Guyana’s total forest carbon stock is:
Total Hectares of Forest X Average Carbon Stock per Hectare = Total Carbon Stock
18,001,790 ha X 1,213 tCO2 = 21,836,171,270 tco2
Estimates of the economic value that Guyana’s eco-system services provide to the world are up to US$5.4 Billion annually. This derives from a focus on the broader ecosystem valuation. The valuation references the UNU-IHDP and UNEP (2014), Inclusive Wealth Report 2014, Measuring progress toward sustainability, published by the Cambridge University Press.
This Report assesses Non-Timber Forest Benefits. It expresses that one way to assess ecosystem services (ES) from an asset perspective is by valuing the expected flows of ecological services over time at their marginal contribution to economic welfare (United Nations Statistics Division 2013b). The valuation table below summarises the 15 highest values of ecosystem services, excluding climate services, as there is already a market for forest carbon services.
This results in total forest area of Guyana, multiplied by the value of US$2,990 per hectare annually, and computing an estimated US$5.4B annually.
Hectares of Forest X Value per hectare = Total Value
(18,001,790 ha X US$2,990) = US$54.B annually broader ecosystem services valuation
This is in line with other studies – including a 2009 study by McKinsey & Company which used very conservative valuations to establish that the Economic Value to the World (EVW) provided by Guyana’s forests if left standing, contributed US$40 billion to the global economy each year.

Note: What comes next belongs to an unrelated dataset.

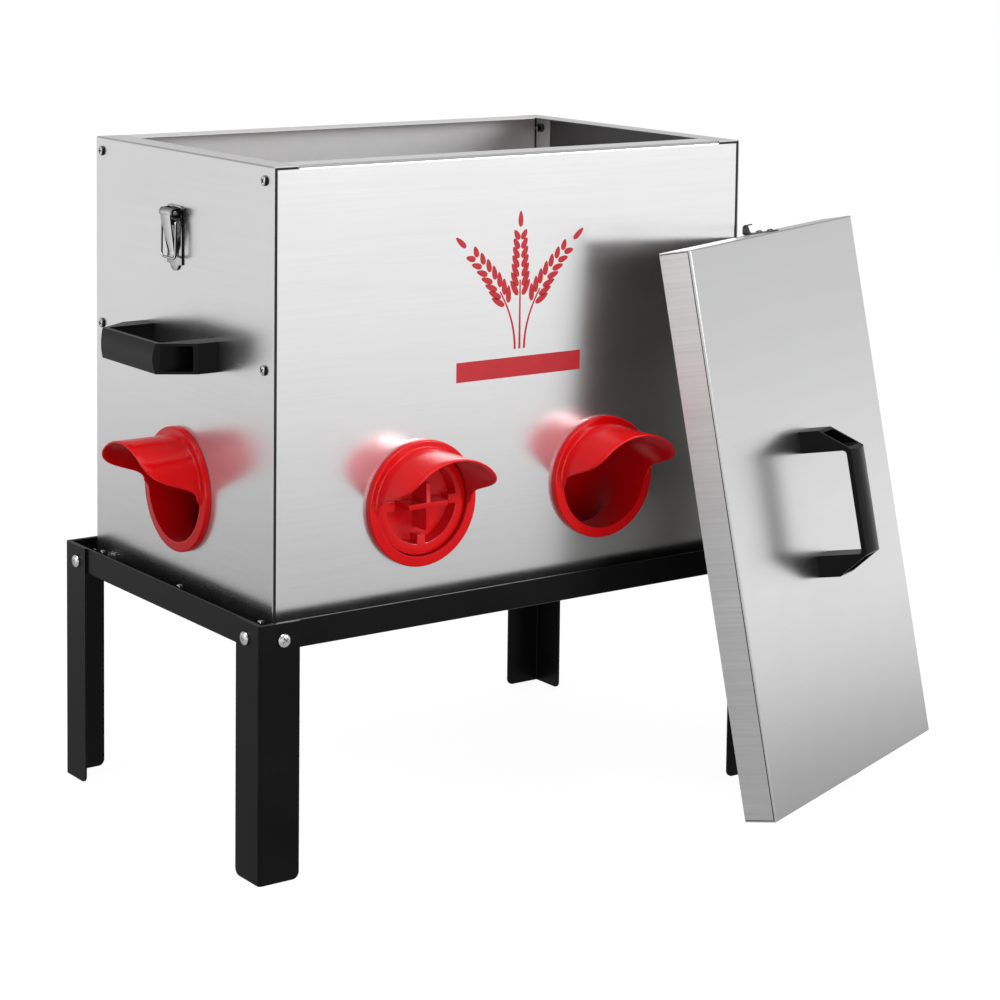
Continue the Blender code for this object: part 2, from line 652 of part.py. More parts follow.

On the other hand, a related independent assessment by McKinsey & Company estimated the value of Guyana’s rainforest, if harvested and the land put to the highest value subsequent use, to be between US$4.3 billion and $23.4 billion. The wide range of estimates is driven by fluctuating prices for commodities such as logs, rice and palm oil – but the most likely estimate is US$5.8 billion. This forest value known as Economic Value to the Nation (EVN) is the equivalent of an annual annuity payment of between US$430 million and $2.3 billion, with the most likely annuity payment being US$580 million.

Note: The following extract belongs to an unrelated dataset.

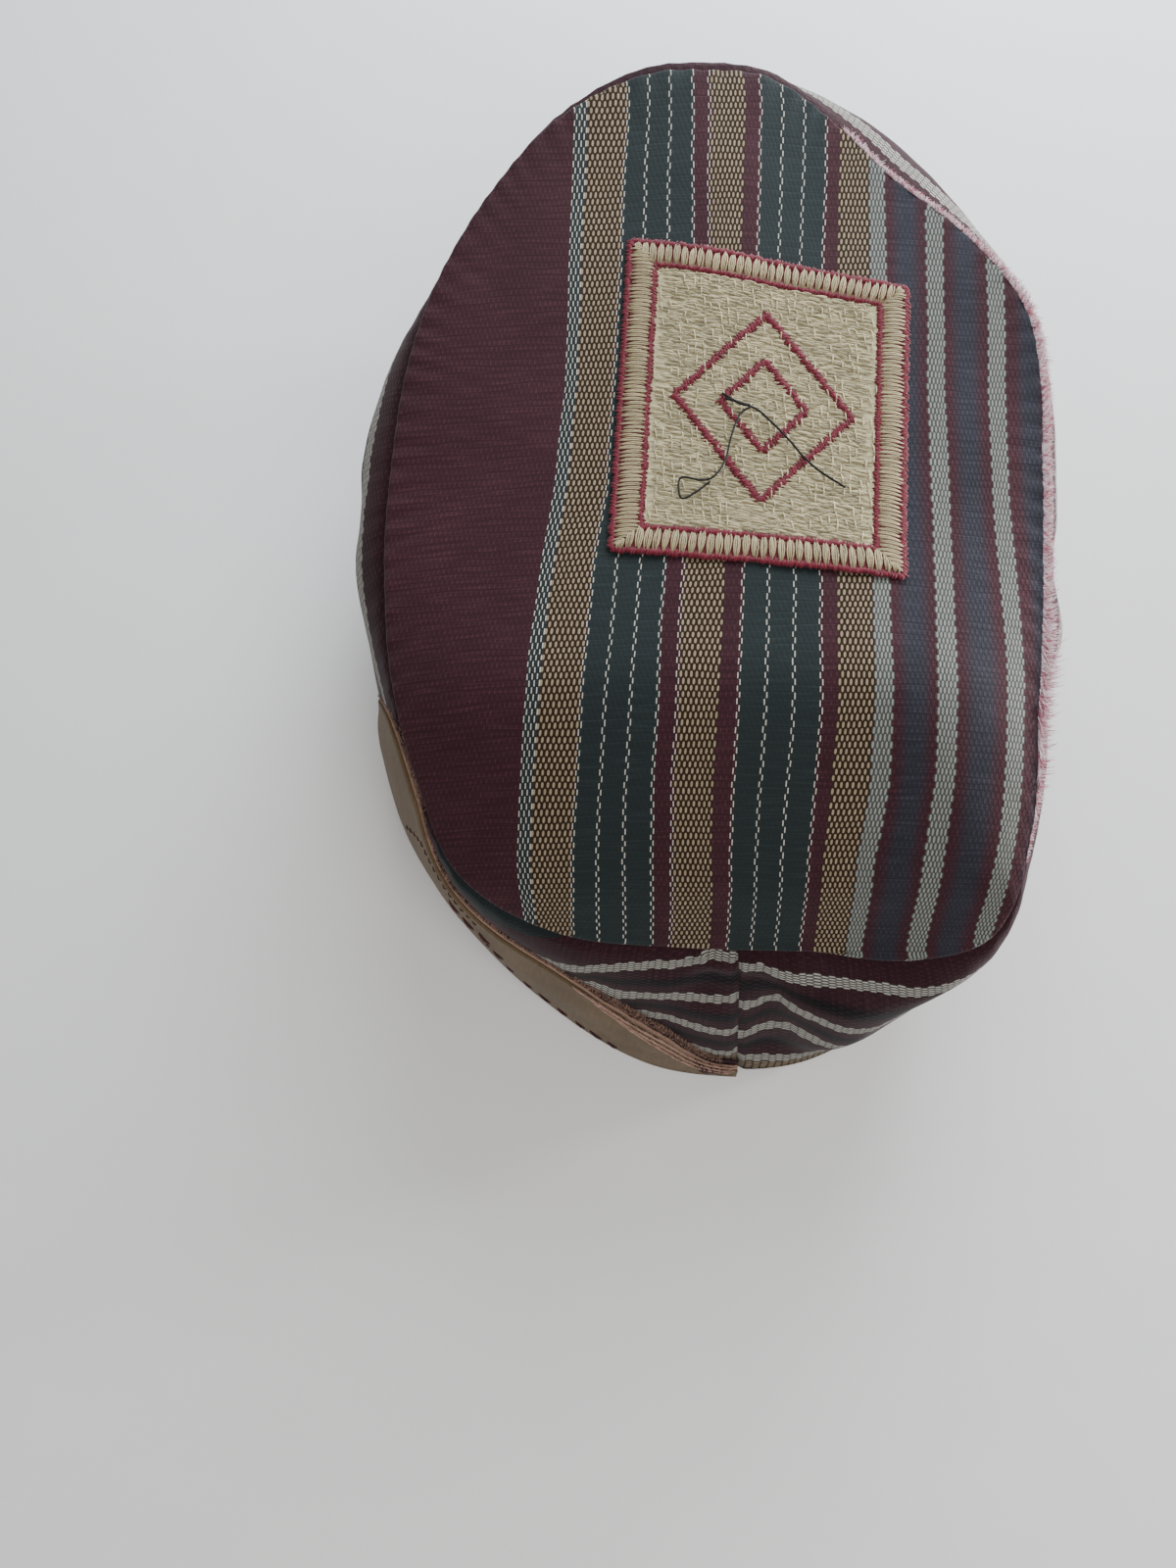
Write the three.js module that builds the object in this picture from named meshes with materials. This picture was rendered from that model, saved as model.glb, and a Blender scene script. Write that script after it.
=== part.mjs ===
// Aso oke cap: an oval crown panel sewn to a side band, a turned-up lined cuff and an embroidered patch.
// Millimetres. +Z is up, -Y is the front as worn, +X is the wearer's left. The rim stands on z = 0.
// A bearing is an angle seen from above: 0 is the back, 90 the wearer's left, 180 the front.
import * as THREE from "three";
import { mergeVertices } from "three/addons/utils/BufferGeometryUtils.js";

// Cloth
const CROWN_THICKNESS = 2.2;
const BAND_THICKNESS = 2.0;
const HEM_THICKNESS = 3.0;
const CUFF_THICKNESS = 3.0;
const PATCH_THICKNESS = 1.0;
const SEWN_GAP = 0.3;
const PATCH_GAP = 0.5;

// Crown: the seam runs from the back end to the front end of a chord, and the panel is domed above it.
const SEAM_BACK = { y: 105, z: 60 };
const SEAM_FRONT = { y: -105, z: 74 };
const SEAM_KEEP = 0.55; // share of the dome's height that is still there at the side seams
const RIDGE = { x: -3, halfWidth: 18, height: 2.0, startY: 0, fullY: -80 };

// Height of the crown along its middle, from the back seam to the front seam.
const CROWN_PROFILE = [
  { y: 105, z: 60 },
  { y: 101, z: 65 },
  { y: 92, z: 76.5 },
  { y: 74, z: 86 },
  { y: 55, z: 91.5 },
  { y: 38, z: 89.5 },
  { y: 10, z: 84.5 },
  { y: -40, z: 78 },
  { y: -75, z: 74.5 },
  { y: -105, z: 74 },
];

// Seen from above, by bearing: reach of the crown's seam from the middle, how far the band's shoulder stands
// out past it, reach of the rim, and height of the turned-up cuff.
const PLAN = [
  { bearing: -180, seam: 105, shoulder: 7, rim: 75, cuff: 0 },
  { bearing: -172, seam: 104, shoulder: 12, rim: 76, cuff: 0 },
  { bearing: -160, seam: 94, shoulder: 17.5, rim: 78, cuff: 0 },
  { bearing: -150, seam: 87.1, shoulder: 18, rim: 79, cuff: 0 },
  { bearing: -135, seam: 84.8, shoulder: 11.5, rim: 80, cuff: 0 },
  { bearing: -120, seam: 82.8, shoulder: 7.5, rim: 80, cuff: 0 },
  { bearing: -105, seam: 76.4, shoulder: 6.5, rim: 79, cuff: 0 },
  { bearing: -90, seam: 72.3, shoulder: 6.5, rim: 78, cuff: 0 },
  { bearing: -70, seam: 74.4, shoulder: 7, rim: 81, cuff: 0 },
  { bearing: -50, seam: 86.1, shoulder: 7, rim: 93, cuff: 0 },
  { bearing: -38, seam: 104.3, shoulder: 5, rim: 107, cuff: 0 },
  { bearing: -30, seam: 117.8, shoulder: 4.5, rim: 117, cuff: 0 },
  { bearing: -22, seam: 115.3, shoulder: 7, rim: 126.5, cuff: 0 },
  { bearing: -10, seam: 107.2, shoulder: 6, rim: 132, cuff: 0 },
  { bearing: 5, seam: 105.2, shoulder: 4, rim: 127.5, cuff: 24 },
  { bearing: 20, seam: 108, shoulder: 2, rim: 117, cuff: 43 },
  { bearing: 32, seam: 106.6, shoulder: 1.2, rim: 109.5, cuff: 54 },
  { bearing: 42, seam: 97, shoulder: 1.5, rim: 104, cuff: 72 },
  { bearing: 55, seam: 86.5, shoulder: 2, rim: 96.5, cuff: 66 },
  { bearing: 70, seam: 78, shoulder: 6, rim: 86.5, cuff: 10 },
  { bearing: 90, seam: 73, shoulder: 9, rim: 79, cuff: 0 },
  { bearing: 110, seam: 74.8, shoulder: 7, rim: 79, cuff: 0 },
  { bearing: 130, seam: 81.5, shoulder: 3, rim: 77, cuff: 0 },
  { bearing: 145, seam: 89.5, shoulder: 0, rim: 76, cuff: 0 },
  { bearing: 158, seam: 98.5, shoulder: 0, rim: 75, cuff: 0 },
  { bearing: 172, seam: 105, shoulder: 4, rim: 75, cuff: 0 },
];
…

However, generating this EVN, while economically rational for Guyana, would have significant negative consequences for the world by reducing the Economic Value to the World (EVW) stated above.
Therefore, Guyana’s advocacy for a market-based mechanism for valuing forests seeks to achieve a long-term monetisation of standing forest value that is between the Economic Value to the World (US$40-US$54 billion) and the Economic Value to the Nation (US$580 million).

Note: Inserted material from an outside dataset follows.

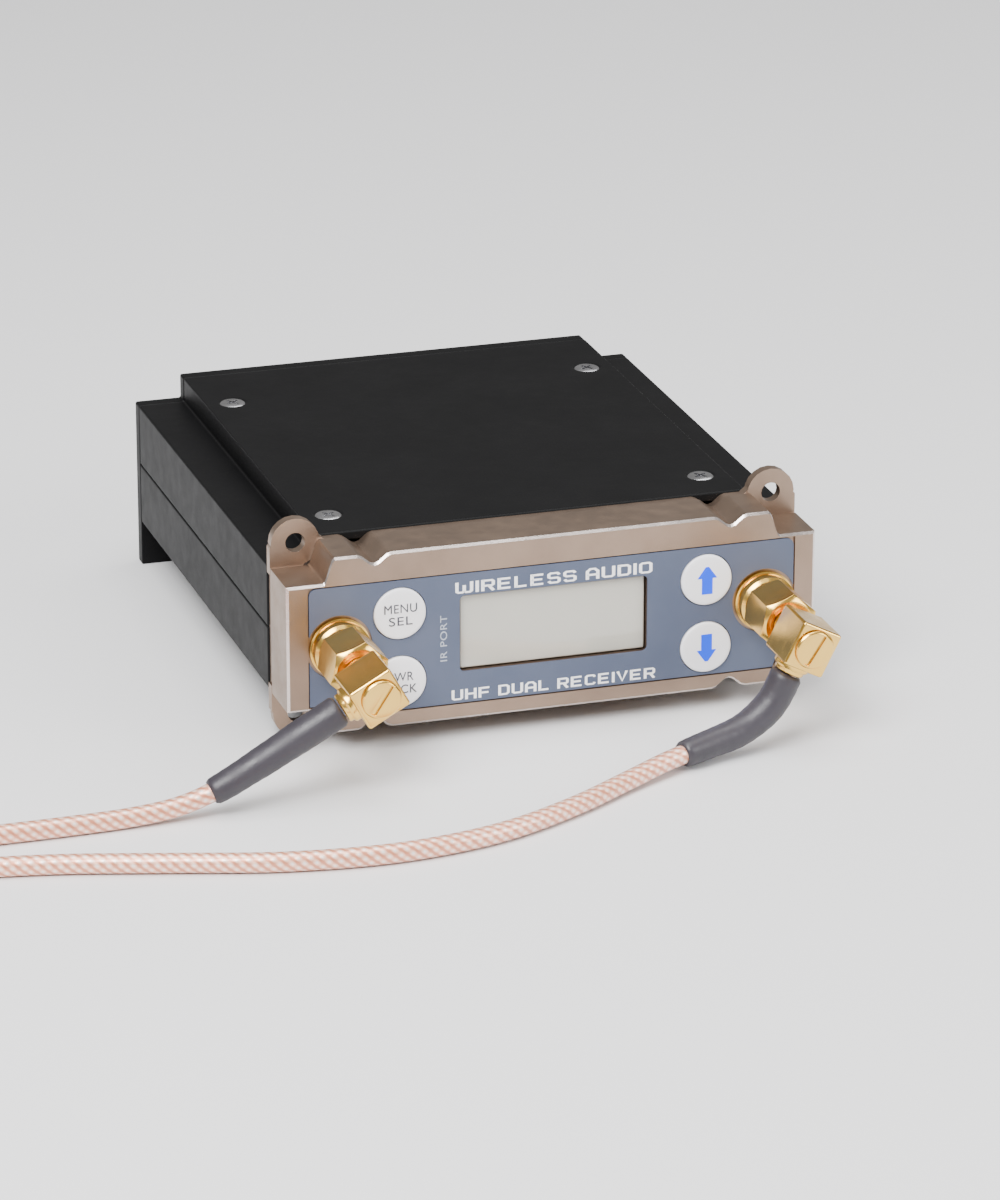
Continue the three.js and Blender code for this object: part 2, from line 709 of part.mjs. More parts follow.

However, as set out in 2009, this will happen in a stepwise fashion, in part because capabilities for forest monitoring and verification need to be in place to begin.
The first phase was the Guyana-Norway partnership which used a proxy-based system as set out in the Guyana-Norway Joint Concept Note. Now that the MRVS and other capabilities have been built, the next step will be integration with a market mechanism as set out in Chapter Three of this LCDS.
In guiding Guyana’s integration with a jurisdiction-scale, market-based mechanism as set out in Chapter Three of this document, Guyana will be seeking markets that recognise all aspects of REDD+ as defined by the UNFCCC.
This means that Guyana believes that markets should create long term incentives to encourage all countries to improve their HFLD score (which captures both the extent of standing forest and the rate of deforestation in a given jurisdiction). Practically, that means that markets must grow to recognise:
- Conservation of Standing Forests: Guyana’s forests store more than 19.5 Gt CO2 to 21.8 Gt CO2.
- Removals: Every year, Guyana’s forests remove about 154 million tCO2 from the atmosphere
- Reductions in Deforestation: Guyana aims to stay 90 percent below the global average
- Restoration of Forests: Guyana aims to restore about 200,000 hectares of forest as a priority
Guyana will seek out markets that best match Guyana’s strategic objectives across these four areas, and has set out a methodological approach, where the crediting level for grow emissions is to be determined by:
Historical emissions level up to 15 years plus (HFLD Score X 0.1% of carbon stock )
- Forest Carbon stock to include all carbon pools appropriately adjusted for uncertainty.
- Reversal buffers provisions not utilised, will be added to Guyana’s carbon registry following the end of a crediting period.
- Inclusion of provision (subject to refinements) remaining forest.
Evolving markets will be kept under review but as of late 2021, the two market-based mechanisms that may deliver against Guyana’s objectives for jurisdiction-scale approaches, aligned with global REDD+ targets, are:
- ART-TREES – The Architecture for REDD+ Transactions (ART) has been developed to foster the environmental integrity needed for REDD+ emission reductions and removals (ERRs) at national and jurisdictional scale. ART provides a credible standard and rigorous process to transparently register, verify, and issue REDD+ emission reduction and removal credits that ensure environmental and social integrity. ART also aims to unlock new long-term financial flows to protect and restore forests.
- VCS-JNR – As one of the leading voluntary carbon market standards, VCS provides an avenue for nesting of project level activities on reforestation within Guyana’s carbon market structure and potentially, future integration of relevant HFLD aspects which may be adopted by these and similar standards. Nested project will be facilitated to include private sector engagement.